Peterson died on January 18 and like Joy, was sewn in his clothes and buried at sea, as was the custom. On February 8, Isaac Cole died but with food running out they kept his body and, after a discussion, the men resorted to cannibalism in order to survive. By February 15 the three remaining men had again run out of food and on February 18, were spotted and rescued by the British whaleship Indian 90 days after the sinking of the Essex.
Obed Hendricks's boat exhausted their food supplies on January 14 with Pollard's men exhausting theirs on January 21. Lawson Thomas had died on January 20 and it was now decided they had no choice but to keep the body for food. Charles Shorter died on January 23, Isaiah Shepard on January 27 and Samuel Reed on January 28. Later that day the two boats separated with the one carrying Obed Hendricks, Joseph West and William Bond never to be seen again.
By February 1 the food had run out and the situation in Captain Pollard's boat became quite critical. The men drew lots to determine who would be sacrificed for the survival of the crew. A young man named Owen Coffin, Captain Pollard's 17 year old cousin, whom he had sworn to protect, drew the black spot. Pollard allegedly offered to protect his cousin but Coffin is said to have replied "No, I like my lot as well as any other." Lots were drawn again to determine who would be Coffin's executioner. His young friend, Charles Ramsdell, drew the black spot. Ramsdell shot Coffin, and his remains were consumed by Pollard, Barzillai Ray, and Charles Ramsdell. On February 11, Ray also died. For the remainder of their journey, Pollard and Ramsdell survived by gnawing on the bones of Coffin and Ray. They were rescued when almost within sight of the South American coast by the
Nantucket whaleship Dauphin on February 23, 95 days after the Essex sank. Both men by that time were so completely dissociative that they did not even notice the Dauphin alongside them and became terrified by seeing their rescuers.
Pollard, Chase, Ramsdell, Lawrence, and Nickerson were reunited in the port of Valparaíso, where they informed officials there of their three shipmates stranded on Henderson Island. A ship destined on a trans-Pacific
passage was ordered to look for the men on Henderson. Although close to death, the three men were eventually rescued.
By the time the last of the eight survivors were rescued on April 5, 1821 the corpses of seven fellow sailors had been consumed. All eight returned to the sea within months of their return to Nantucket. Herman Melville later speculated that all would have survived had they followed Captain Pollard's recommendation and sailed west.
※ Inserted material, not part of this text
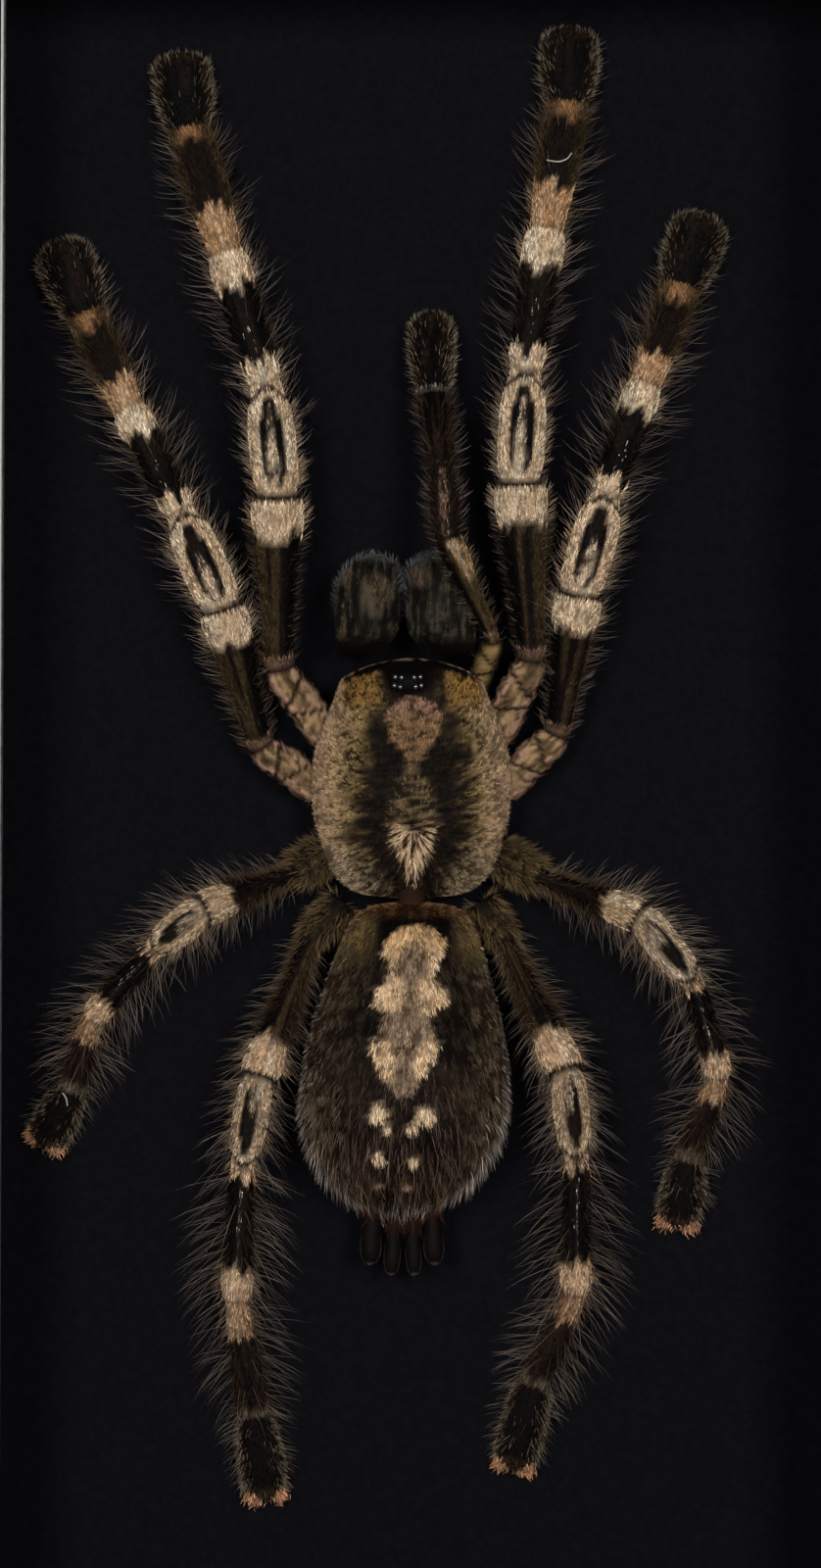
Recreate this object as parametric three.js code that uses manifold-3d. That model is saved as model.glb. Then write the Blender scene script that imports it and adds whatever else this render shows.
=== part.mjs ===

Captain George Pollard, Jr. returned to sea in early 1822 to captain the whaleship Two Brothers. After it was wrecked on the French Frigate Shoals during a storm off the coast of
Hawaii on his first voyage, he joined a merchant vessel which was in turn also wrecked off the Sandwich Islands (Hawaiian Islands) shortly after. Now considered a "Jonah" (unlucky), no ship owner would trust him to sail on a ship again and he was forced to retire. He became Nantucket's night watchman. Every November 20, he would lock himself in his room and fast in memory of the men of the Essex.
First Mate Owen Chase returned to Nantucket on June 11, 1821 to find he had a 14-month-old daughter he had never seen. Four months later he had completed an account of the disaster, the Narrative of the Most Extraordinary and Distressing
Shipwreck of the Whale-Ship Essex; this was used by Herman Melville as one of the inspirations for his novel Moby-****. In December he sailed as first mate on the whaler
Florida and then as captain of the Winslow for each subsequent voyage until he had his own whaler, the Charles Carrol, built. Chase remained at sea for 19 years, only returning home for short periods every two or three years, each time fathering a child. His first two wives died while he was at sea. He divorced his third wife when he found she had given birth 16 months after he had last seen her, although he subsequently brought up the child as his own. In September 1840, two months after the divorce was finalised, he married for the fourth and final time and retired from whaling. Memories of the harrowing ordeal haunted Chase. He suffered terrible headaches and nightmares. Later in his life, Chase began hiding food in the attic of his Nantucket house on Orange Street and was eventually institutionalized.
The
cabin boy, Thomas Nickerson, became a captain in the Merchant
Service and later wrote another account of the sinking titled The Loss of the Ship "Essex" Sunk by a Whale and the Ordeal of the Crew in Open Boats which was not published until 1984 by the Nantucket Historical Association. Nickerson wrote his account late in his life and it was
lost until 1960. It was not until 1980, when it came into the hands of Nantucket whaling expert Edouard Stackpole, that its significance was realized.
Charles Ramsdell captained the whaleship General Jackson before his
retirement. Benjamin Lawrence went on to captain the whaleships Dromo and Huron before retiring to become a farmer. William Wright returned to whaling and drowned during a
hurricane in the West Indies. Seth Weeks retired to
Cape Cod. Thomas Chapple is believed to have become a missionary preacher.
Most of the survivors at some time or another wrote accounts of the disaster, some of which differ considerably on details regarding the behavior of various survivors.